• [Given instruction] Give again only the lines beginning with the one that contains "Continue the FreeCAD" and ending with the one that contains "SPRING_TOP = 141.4"; include both of those lines.

• [Data entries]
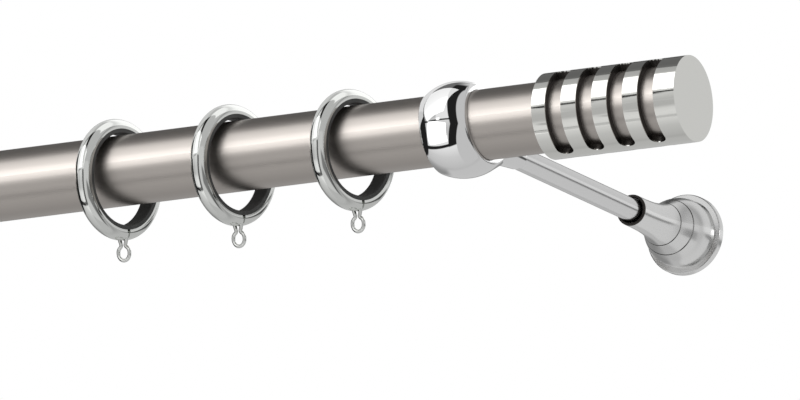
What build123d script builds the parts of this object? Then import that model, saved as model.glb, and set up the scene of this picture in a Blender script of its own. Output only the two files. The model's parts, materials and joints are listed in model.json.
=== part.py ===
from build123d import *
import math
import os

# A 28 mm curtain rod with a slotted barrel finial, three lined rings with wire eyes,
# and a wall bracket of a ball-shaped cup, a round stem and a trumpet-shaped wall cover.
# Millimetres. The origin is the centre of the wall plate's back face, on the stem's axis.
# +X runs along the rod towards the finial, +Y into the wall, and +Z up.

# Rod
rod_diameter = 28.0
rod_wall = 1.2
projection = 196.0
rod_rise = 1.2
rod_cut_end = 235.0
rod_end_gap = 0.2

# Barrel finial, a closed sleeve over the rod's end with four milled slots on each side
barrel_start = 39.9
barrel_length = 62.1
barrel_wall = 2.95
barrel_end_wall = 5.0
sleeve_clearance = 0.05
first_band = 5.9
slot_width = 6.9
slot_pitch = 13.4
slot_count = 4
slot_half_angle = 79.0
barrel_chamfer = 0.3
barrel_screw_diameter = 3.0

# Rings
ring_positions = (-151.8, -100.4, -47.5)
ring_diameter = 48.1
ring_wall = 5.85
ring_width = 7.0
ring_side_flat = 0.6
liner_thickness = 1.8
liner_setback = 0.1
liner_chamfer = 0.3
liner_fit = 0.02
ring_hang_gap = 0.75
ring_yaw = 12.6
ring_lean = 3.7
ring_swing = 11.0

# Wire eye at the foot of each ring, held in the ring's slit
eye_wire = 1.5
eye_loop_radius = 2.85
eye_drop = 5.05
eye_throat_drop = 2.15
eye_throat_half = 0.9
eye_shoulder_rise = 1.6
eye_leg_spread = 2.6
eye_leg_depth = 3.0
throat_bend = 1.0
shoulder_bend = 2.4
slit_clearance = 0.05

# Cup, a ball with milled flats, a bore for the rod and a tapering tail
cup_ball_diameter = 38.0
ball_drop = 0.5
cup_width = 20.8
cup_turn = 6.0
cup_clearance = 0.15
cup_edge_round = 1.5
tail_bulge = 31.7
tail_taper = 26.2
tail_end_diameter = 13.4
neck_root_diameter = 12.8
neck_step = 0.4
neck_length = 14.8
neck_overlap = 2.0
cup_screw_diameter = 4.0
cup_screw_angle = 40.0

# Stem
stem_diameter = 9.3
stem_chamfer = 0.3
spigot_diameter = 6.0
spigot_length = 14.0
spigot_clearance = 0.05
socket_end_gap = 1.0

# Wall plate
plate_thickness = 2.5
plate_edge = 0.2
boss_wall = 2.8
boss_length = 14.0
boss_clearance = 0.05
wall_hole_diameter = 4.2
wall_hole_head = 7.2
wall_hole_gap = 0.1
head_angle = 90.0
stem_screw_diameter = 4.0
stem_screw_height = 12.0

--

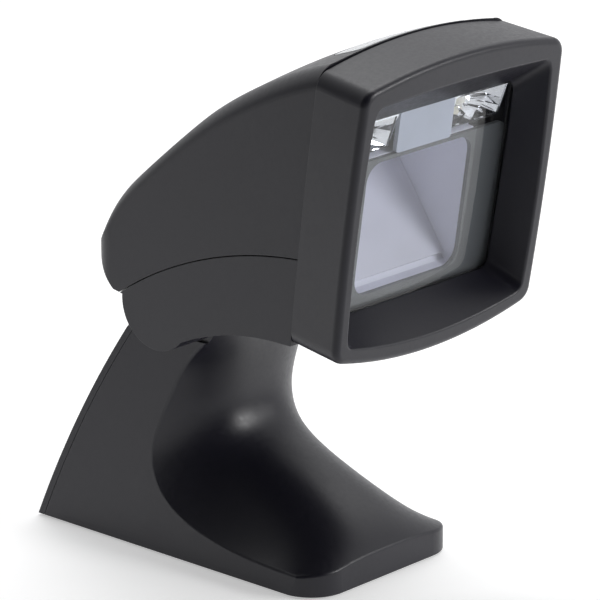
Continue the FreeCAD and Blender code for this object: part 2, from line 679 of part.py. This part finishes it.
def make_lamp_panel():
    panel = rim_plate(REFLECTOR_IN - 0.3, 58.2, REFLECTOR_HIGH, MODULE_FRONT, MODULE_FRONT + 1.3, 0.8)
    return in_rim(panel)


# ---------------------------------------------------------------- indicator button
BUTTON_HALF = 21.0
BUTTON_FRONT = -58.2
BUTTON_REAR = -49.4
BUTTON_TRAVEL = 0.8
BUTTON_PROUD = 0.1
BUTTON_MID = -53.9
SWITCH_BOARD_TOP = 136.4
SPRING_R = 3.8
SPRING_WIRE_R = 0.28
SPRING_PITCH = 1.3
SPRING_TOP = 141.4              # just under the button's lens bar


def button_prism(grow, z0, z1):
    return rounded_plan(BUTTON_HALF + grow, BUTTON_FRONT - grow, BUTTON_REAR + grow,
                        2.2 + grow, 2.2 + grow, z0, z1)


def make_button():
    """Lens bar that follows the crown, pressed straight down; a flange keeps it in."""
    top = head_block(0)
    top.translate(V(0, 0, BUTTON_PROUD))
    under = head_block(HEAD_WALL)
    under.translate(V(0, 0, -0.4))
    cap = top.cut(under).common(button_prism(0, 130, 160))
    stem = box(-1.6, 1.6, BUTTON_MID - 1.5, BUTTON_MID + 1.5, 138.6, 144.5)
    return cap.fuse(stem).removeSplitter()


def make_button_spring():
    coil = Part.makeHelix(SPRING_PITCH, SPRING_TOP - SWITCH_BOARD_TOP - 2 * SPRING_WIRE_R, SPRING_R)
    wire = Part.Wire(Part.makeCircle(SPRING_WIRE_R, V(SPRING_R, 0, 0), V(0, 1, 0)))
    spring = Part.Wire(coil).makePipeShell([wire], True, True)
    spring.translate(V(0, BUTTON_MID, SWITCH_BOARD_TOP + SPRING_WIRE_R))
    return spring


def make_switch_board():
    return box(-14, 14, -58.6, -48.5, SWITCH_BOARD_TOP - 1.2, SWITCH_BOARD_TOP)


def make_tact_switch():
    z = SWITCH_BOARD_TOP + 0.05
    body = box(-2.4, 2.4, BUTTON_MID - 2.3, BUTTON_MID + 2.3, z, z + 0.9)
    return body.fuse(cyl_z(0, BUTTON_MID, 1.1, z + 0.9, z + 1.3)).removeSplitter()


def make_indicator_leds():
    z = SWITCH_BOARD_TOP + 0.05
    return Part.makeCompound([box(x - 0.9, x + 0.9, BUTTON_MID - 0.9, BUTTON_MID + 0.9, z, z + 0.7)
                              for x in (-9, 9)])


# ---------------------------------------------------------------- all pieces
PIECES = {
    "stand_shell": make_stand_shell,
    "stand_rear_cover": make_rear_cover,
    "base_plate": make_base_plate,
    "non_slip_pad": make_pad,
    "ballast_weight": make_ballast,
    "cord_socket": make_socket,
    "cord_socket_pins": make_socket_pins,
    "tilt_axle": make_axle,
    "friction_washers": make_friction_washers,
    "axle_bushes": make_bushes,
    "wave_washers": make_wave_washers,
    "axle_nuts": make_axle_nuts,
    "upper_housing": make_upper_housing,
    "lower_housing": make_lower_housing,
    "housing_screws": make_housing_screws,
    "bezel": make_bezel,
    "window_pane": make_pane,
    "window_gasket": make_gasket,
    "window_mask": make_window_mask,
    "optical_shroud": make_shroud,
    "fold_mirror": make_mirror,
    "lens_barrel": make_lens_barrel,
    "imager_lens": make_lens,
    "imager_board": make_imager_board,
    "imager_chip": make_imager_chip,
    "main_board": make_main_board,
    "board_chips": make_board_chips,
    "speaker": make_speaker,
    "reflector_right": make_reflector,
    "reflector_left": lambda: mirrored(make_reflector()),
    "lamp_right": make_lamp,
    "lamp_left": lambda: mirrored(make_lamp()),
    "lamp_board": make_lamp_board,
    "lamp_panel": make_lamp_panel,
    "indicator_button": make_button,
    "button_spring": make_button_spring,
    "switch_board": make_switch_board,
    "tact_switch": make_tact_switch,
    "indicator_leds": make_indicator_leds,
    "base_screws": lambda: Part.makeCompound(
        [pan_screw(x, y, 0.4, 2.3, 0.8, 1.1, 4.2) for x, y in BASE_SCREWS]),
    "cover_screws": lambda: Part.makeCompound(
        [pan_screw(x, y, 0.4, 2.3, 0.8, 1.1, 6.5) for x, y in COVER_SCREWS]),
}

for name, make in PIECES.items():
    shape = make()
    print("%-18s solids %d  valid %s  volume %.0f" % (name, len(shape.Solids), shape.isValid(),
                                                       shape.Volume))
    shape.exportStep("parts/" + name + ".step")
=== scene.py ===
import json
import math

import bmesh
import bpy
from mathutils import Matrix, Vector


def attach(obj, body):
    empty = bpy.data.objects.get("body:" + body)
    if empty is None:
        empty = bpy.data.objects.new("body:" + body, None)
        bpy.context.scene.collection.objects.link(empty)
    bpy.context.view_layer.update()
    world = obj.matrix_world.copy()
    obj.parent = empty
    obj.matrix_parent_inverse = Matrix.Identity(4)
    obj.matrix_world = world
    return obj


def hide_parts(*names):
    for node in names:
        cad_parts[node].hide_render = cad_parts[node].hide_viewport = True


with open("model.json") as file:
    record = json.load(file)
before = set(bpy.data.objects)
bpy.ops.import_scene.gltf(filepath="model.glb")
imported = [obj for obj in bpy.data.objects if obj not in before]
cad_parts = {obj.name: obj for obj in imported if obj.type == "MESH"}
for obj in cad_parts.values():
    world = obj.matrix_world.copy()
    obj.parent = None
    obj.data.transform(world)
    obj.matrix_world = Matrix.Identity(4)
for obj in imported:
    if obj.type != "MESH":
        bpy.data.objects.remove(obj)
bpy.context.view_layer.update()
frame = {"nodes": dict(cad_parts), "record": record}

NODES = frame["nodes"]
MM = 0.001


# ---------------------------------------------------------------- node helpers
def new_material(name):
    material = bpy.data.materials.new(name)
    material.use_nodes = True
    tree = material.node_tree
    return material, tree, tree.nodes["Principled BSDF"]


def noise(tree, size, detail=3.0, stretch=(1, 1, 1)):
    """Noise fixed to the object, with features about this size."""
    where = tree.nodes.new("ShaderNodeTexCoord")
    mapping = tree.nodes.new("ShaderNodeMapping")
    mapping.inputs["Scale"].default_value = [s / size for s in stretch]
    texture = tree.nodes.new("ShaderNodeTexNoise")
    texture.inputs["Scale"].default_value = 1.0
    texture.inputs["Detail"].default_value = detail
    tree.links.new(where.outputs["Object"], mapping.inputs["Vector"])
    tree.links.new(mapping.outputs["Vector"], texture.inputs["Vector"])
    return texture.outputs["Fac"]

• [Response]
Continue the FreeCAD and Blender code for this object: part 2, from line 679 of part.py. This part finishes it.
def make_lamp_panel():
    panel = rim_plate(REFLECTOR_IN - 0.3, 58.2, REFLECTOR_HIGH, MODULE_FRONT, MODULE_FRONT + 1.3, 0.8)
    return in_rim(panel)


# ---------------------------------------------------------------- indicator button
BUTTON_HALF = 21.0
BUTTON_FRONT = -58.2
BUTTON_REAR = -49.4
BUTTON_TRAVEL = 0.8
BUTTON_PROUD = 0.1
BUTTON_MID = -53.9
SWITCH_BOARD_TOP = 136.4
SPRING_R = 3.8
SPRING_WIRE_R = 0.28
SPRING_PITCH = 1.3
SPRING_TOP = 141.4              # just under the button's lens bar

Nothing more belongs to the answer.